There’s just tons of stuff, and nobody is likely to talk you out of ensuring that you get your nutritional needs covered, or to talk you out of being protected from the elements. They are very strong drives.
I mean homeostasis in the sense of “keeping conditions within the range where one is healthily alive”, not in the sense of “keeping everything the same”.
But that still isn’t the sole explanation of human behaviour, because humans do flourishing type stuff like going on dates, going to college, going to the gym.
Also: global warming.
I’m not saying that it is the sole explanation of all human behavior, I’m saying that it is a major class of behaviors that is difficult to stop people from engaging in and which is necessary for the effectiveness of humans in influencing the world.
Not sure what the relevance of global warming is to this discussion.

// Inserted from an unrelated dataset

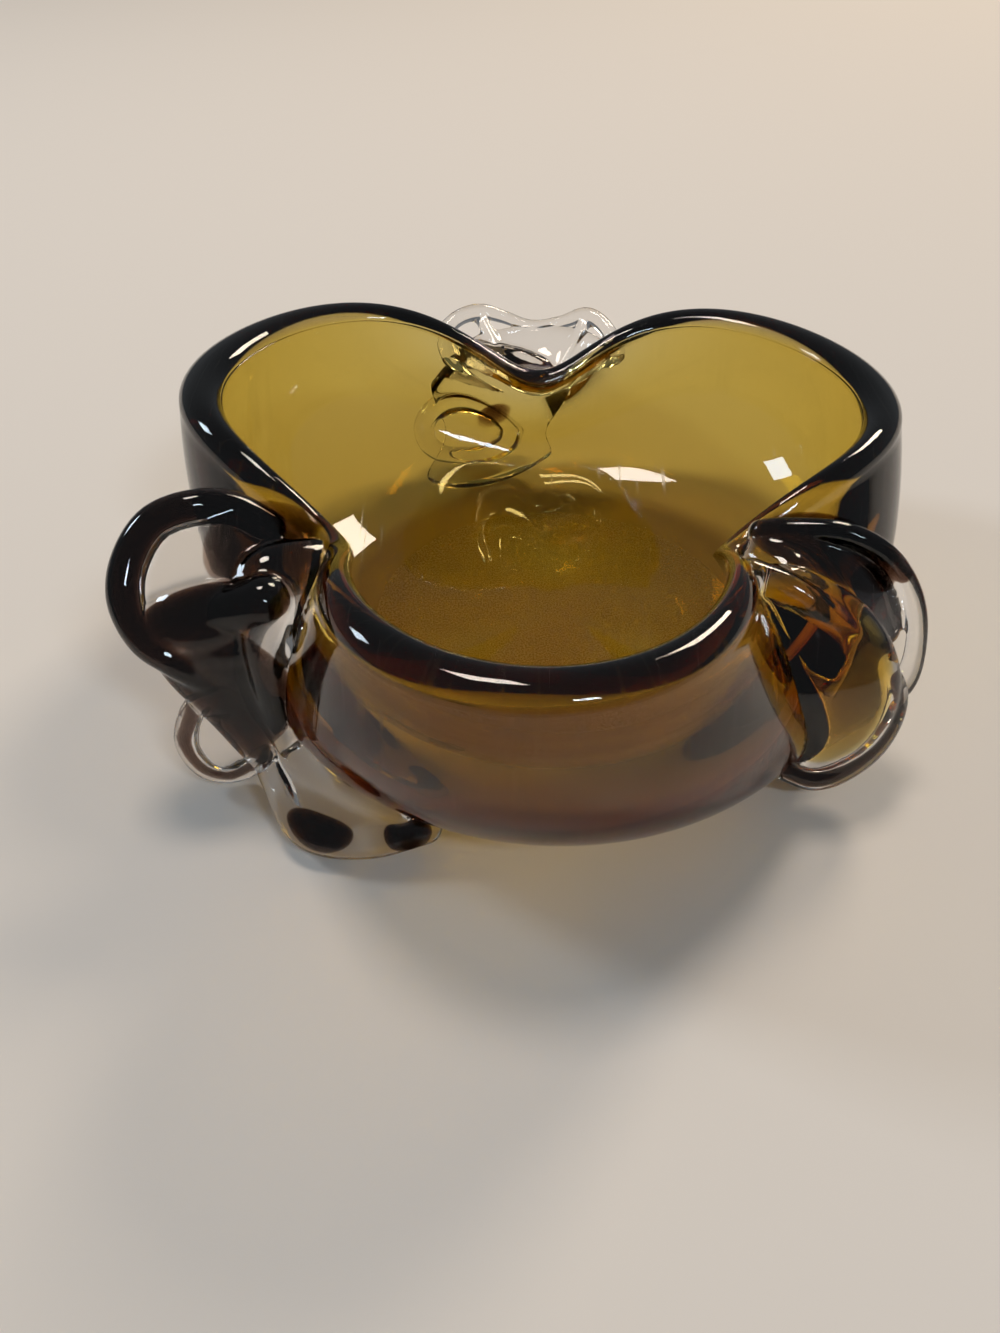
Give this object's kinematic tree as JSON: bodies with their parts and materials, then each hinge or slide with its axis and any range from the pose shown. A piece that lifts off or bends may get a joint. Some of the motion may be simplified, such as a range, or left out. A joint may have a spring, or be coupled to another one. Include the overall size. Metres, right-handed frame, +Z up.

Global warming is humans moving conditions out of the range where one is healthily alive.
Insofar as that is true, seems like a scale issue. (It doesn’t seem entirely true—global warming is a major problem, but not exactly an x-risk. Many of the biggest contributors to global warming are not the ones who will be hit the hardest. And there’s a tragedy of the commons issue to it.)
I’m familiar with the ordinary biological meaning of homeostasis , but I don’t see how it relates to
Why would anyone commit massive crimes for marginal gains?
Factory farming
Why’s no one in jail for it?
It’s not illegal. I said “killings”, not “homicides” or “murders”.
As a slightly tangential point, I think if you start thinking about how to cast survival / homeostasis in terms of expected-utility maximization, you start having to confront a lot of funny issues, like, “what happens if my proxies for survival change because I self-modified?”, and then more fundamentally, “how do I define / locate the ‘me’ whose survival I am valuing? what if I overlap with other beings? what if there are multiple ‘copies’ of me?”. Which are real issues for selfhood IMO.
In the evolutionary case, the answer is that this is out of distribution, so it’s not evolved to be robust to such changes.